Мы подолгу всматривались в каждую звезду, и в какой-то момент начинало казаться, что она движется, потом слышалось тихое жужжание, будто комар пищит, женщины от страха повизгивали, а мужчины, сами же придумавшие эту «шутку», оглядывались, зараженные общим испугом. Отец плюхался на дно окопа, прижав к себе меня и маму — он надеялся прикрыть нас своим телом; некоторые — кто из страха, а кто из желания слиться с остальными, стать незаметными и неуязвимыми — следовали примеру отца, а тех смельчаков, кто упрямо продолжал стоять на ногах, плачущие женщины с увещеваниями тянули вниз. Летняя ночь вынуждена была отступить — в окопе запахло порохом.

Так мы пролежали почти до рассвета. Уставшие заснули, бодрствующие — те, кто не мог расслабиться, — с тем большей завистью обсуждали храп спящих. Хуже всех было курильщикам — кстати сказать, почти все «шутники» курили. С одобрения женщин отец запретил им зажигать сигареты, но, несмотря на запрет, двое-трое попытались курить в ладони — и получили такую взбучку от всех, что машинист Данчо полушутя-полусерьезно простонал:

— Даже на фронте позволяют курить, господин управляющий, а здесь-то тем более…

В общем, из-за этой нелепой шутки окоп занял в нашей жизни положенное ему место, и, хотя никогда никаких самолетов над питомником не было, опасность их появления казалась реальной при воспоминании об этой ночи, проведенной на открытом воздухе, к тому же газеты то и дело сообщали о бомбардировке Софии. Пока эти сообщения доходили до нас, они обрастали огромным количеством слухов, в верности которых почему-то никто не сомневался, и что уж совсем странно — самым ревностным распространителем их была горничная Мичка.

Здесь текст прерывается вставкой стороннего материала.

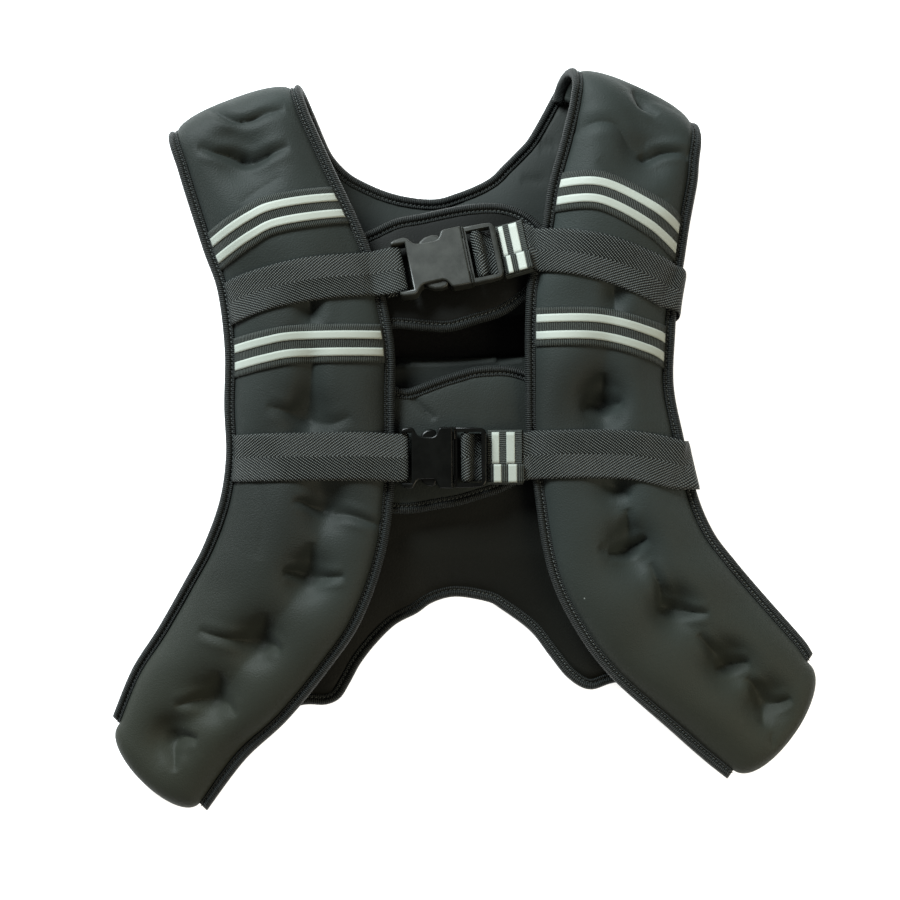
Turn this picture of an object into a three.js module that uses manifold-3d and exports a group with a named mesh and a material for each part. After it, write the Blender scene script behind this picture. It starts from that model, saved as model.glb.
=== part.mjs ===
// Weighted vest lying on its back, front up, neck towards +Y. Millimetres, +Z up, resting on z 0.
import * as THREE from "three";
import Module from "manifold-3d";

const wasm = await Module();
wasm.setup();

// Named sizes.
const VEST_LENGTH = 482;
const VEST_WIDTH = 461;
const STACK_HEIGHT = 56;
const PAD_WIDTH = 108;
const PAD_CROWN = 24;
const PAD_EDGE = 3.2;
const BINDING_WIDTH = 6.3;
const BINDING_HEIGHT = 6.2;
const BINDING_END = 3;
const BACK_EDGE = 4.6;
const FLAP_THICKNESS = 5;
const WEBBING_WIDTH = 32;
const WEBBING_THICKNESS = 1.4;
const BAND_WIDTH = 24.6;
const BAND_THICKNESS = 1;
const STRIPE_WIDTH = 5.2;
const STRIPE_OFFSET = 5.4;
const STRIPE_THICKNESS = 0.7;
const BUCKLE_LENGTH = 67.5;
const BUCKLE_WIDTH = 39.3;
const BUCKLE_THICKNESS = 11;
const KEEPER_WALL = 1.1;
const GAP = 0.3;
const LAY_CLEARANCE = 0.8;

const PAD_COLUMNS = ["x", "y", "width", "turn", "left", "right", "up", "down"];
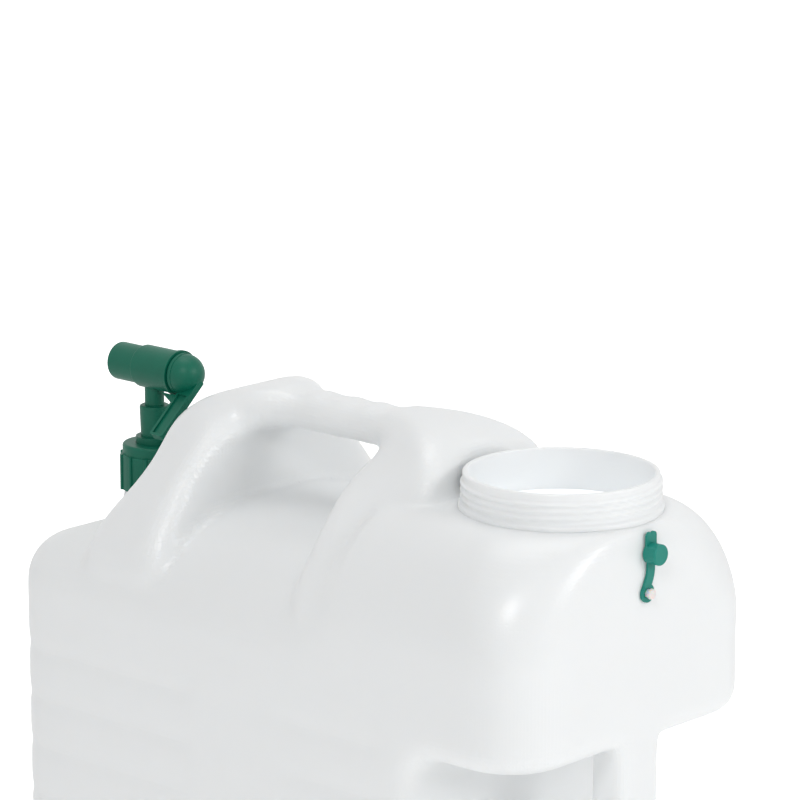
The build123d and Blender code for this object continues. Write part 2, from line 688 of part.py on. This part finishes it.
def vent_cap():
    """Vent cap with its tab, strap and ring in one moulding; the cup fits over the nozzle."""
    x0 = HALF_L + VENT_FACE_GAP
    flat = Plane(origin=(x0, 0, 0), x_dir=(0, 1, 0), z_dir=(1, 0, 0)) * strap_outline()
    strip = extrude(flat, STRAP_T)
    cup = along_x(CAP_R, x0, x0 + STRAP_T + CAP_L, VENT_Y, VENT_Z)
    cup = fillet(cup.edges().group_by(Axis.X)[-1], CAP_EDGE_R)
    bore_end = HALF_L + NOZZLE_REACH + SLACK
    return strip + cup - along_x(NOZZLE_R + FIT, x0 - 1.0, bore_end, VENT_Y, VENT_Z)


def strap_peg():
    """Round-headed peg clipped in the end face, on which the strap's ring hangs."""
    inner_x = HALF_L - WALL
    head_x = HALF_L + PEG_NECK_L
    peg = along_x(PEG_R, inner_x - PEG_CLIP_T, head_x + 0.5, PEG_Y, PEG_Z)
    head = along_x(PEG_HEAD_R, head_x, head_x + PEG_HEAD_T, PEG_Y, PEG_Z)
    peg += fillet(head.edges().group_by(Axis.X)[-1], PEG_HEAD_T * 0.6)
    return peg + along_x(PEG_R + PEG_CLIP, inner_x - PEG_CLIP_T, inner_x - 0.8, PEG_Y, PEG_Z)


PIECES = {
    "tank": tank,
    "tank_top": tank_top,
    "spigot_gasket": spigot_gasket,
    "spigot_socket": spigot_socket,
    "spigot_nut": spigot_nut,
    "spigot_barrel": spigot_barrel,
    "stem_seal_ring": stem_seal_ring,
    "spigot_plug": spigot_plug,
    "plug_seal_rings": plug_seal_rings,
    "vent_nozzle": vent_nozzle,
    "vent_cap": vent_cap,
    "strap_peg": strap_peg,
}

if __name__ == "__main__":
    os.makedirs("parts", exist_ok=True)
    for name, make in PIECES.items():
        export_step(make(), f"parts/{name}.step")
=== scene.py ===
import math

import bmesh
import bpy
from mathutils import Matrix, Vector


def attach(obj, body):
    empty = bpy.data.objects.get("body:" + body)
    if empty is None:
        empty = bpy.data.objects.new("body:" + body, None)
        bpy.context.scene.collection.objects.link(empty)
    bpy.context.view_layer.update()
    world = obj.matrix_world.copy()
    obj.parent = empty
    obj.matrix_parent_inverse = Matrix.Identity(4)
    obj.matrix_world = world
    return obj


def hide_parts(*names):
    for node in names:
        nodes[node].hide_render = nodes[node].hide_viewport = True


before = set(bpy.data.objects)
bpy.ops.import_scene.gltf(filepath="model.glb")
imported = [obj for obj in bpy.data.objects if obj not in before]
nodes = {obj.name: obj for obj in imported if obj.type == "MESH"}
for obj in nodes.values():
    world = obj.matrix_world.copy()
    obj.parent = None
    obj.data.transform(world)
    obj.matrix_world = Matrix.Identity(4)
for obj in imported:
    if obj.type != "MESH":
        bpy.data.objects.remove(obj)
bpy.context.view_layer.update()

# Places in the part's frame, in metres
MOUTH_X = 0.147
NECK_R = 0.0561
MOUTH_R = 0.053
RIM_Z = 0.335
TOWER_Z = 0.3145
SPIGOT_X = -0.1857
NECK_TOP_Z = 0.287
SPIGOT_BORE_R = 0.0135
SEAM_Z = 0.225
END_FACE_X = 0.2
VENT = (0.0025, 0.298, 0.0032)
PEG = (-0.0002, 0.2753, 0.0026)
SHELL = ("tank", "tank_top")

# The smooth skin over the moulded shell
ON_PLANE = 2e-5
WELD = 5e-5
SEAM_WELD = 1.2e-3
SMALL_PART = 500
OUTER_REACH = 0.2095
SKIN_VOXEL = 0.0028
SMOOTH_FACTOR = 0.5
SMOOTH_PASSES = 14

# The neck's screw thread
THREAD_TURNS = 3.4
THREAD_PITCH = 0.0040
THREAD_CREST = 0.0014
THREAD_HALF_W = 0.0011
THREAD_FIRST = 0.0172
THREAD_FADE = 8
NECK_STEPS = 288
NECK_ROW = 0.00045
COLLAR_R = 0.0026
COLLAR_TOP = 0.0034
COLLAR_H = 0.0016
LIP_R = 0.0009

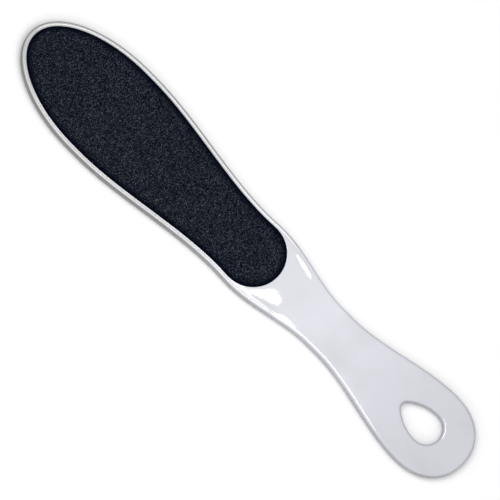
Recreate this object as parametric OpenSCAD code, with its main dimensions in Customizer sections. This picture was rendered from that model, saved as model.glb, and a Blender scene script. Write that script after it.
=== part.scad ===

Сказать, что она обладала умением что-либо выдумать, было бы неточным — наоборот, у нее напрочь отсутствовала фантазия, что позже сыграло роковую роль; ее истории были так плохо скроены, что сейчас я просто удивляюсь, как это мы могли в них верить, да и быстрота, с которой она их распространяла, должна была бы вызвать естественный вопрос — откуда и где она их брала, при том что почти нигде не бывала и ни с кем не встречалась. Но в смутные времена слухи удовлетворяют воспаленное любопытство людей, далеких от событий, и заставляют в полной мере оценить покой, который окружает их. Благодаря природной хитрости Мича очень быстро нащупала слабости домашних и решила их использовать, соединяя личную выгоду и чьи-то внушения. Сначала она пыталась пугать нас духами и упырями, вытаращив глаза, шепотом рассказывала о них жуткие истории, но скоро бросила все это, увидев бесполезность своих усилий. Каким же благодатным и бездонным источником россказней оказалась для нее война! Какое вдохновение охватывало ее, когда она окуналась в свои небылицы и с кротким безрассудством вела их к самому ужасному концу! У Мички было весьма смутное представление о мире за пределами ее села, поэтому она не заботилась даже о мнимом правдоподобии своих историй, а именно это покоряло слушателей — они подчинялись чувствам, не подвластным логике и обстоятельствам, самой сущности свободы чувств, дремлющей в душе каждого, задавленной сложными жизненными связями, но незаметно оживающей в снах и легендах.